The five evolutionary forces have the following effect:

1. Selection typically changes both allelic and genotypic frequencies. In this simulation selection is acting against both the yellow (aa) and the green (Aa) individuals. Thus, the blue (AA) individuals are favored.

2. Recurrent Mutation typically changes both allelic and genotypic frequencies, but is usually a much weaker force than the others. In this simulation, recurrent mutation acts to change the a allele to the a allele, thereby opposing selection.

3. Migration also opposes selection in this simulation. This force introduces a alleles into the population, changing both the genotypic and allelic frequencies.

4. Assortative Mating changes only genotype frequencies.
In this simulation, positive assortative mating, decreases the frequency of heterozygotes while increasing the frequency of the homozygotes.
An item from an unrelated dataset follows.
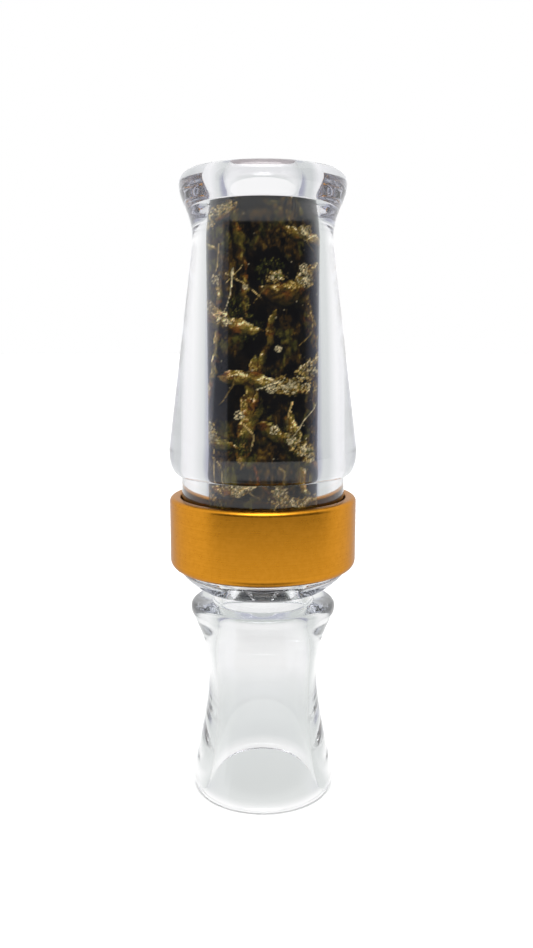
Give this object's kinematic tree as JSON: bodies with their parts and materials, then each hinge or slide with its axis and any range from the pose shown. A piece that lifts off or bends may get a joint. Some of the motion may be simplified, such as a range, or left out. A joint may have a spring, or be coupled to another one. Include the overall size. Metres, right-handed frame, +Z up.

This decrease in heterozygotes can best be observed via the DeFinetti diagram (see below).

5. Genetic Drift introduces stochasticity into the population. For this simulation the size of the population undergoing genetic drift is 40. For obvious computational reasons, the size of the population "without drift" is 400, instead of infinity.

Combining two or more forces complicates things somewhat. In general, combining two opposing forces (such as selection and migration) produces an equilibrium in the population. Combining two complimentary forces amplifies their effect.

The DeFinetti diagram is useful when determining if a population is in H-W Equilibrium. In this diagram, each of the three genotype frequencies is plotted along one of the sides of the diagram. The curve through the diagram represents the H-W Equilibrium genotypic frequencies. When the population frequencies lie below this line positive assortative mating may be at play. Negative assortative mating is possible when the population frequencies lie above this line. Genetic drift causes the population to deviate noticeable from this line.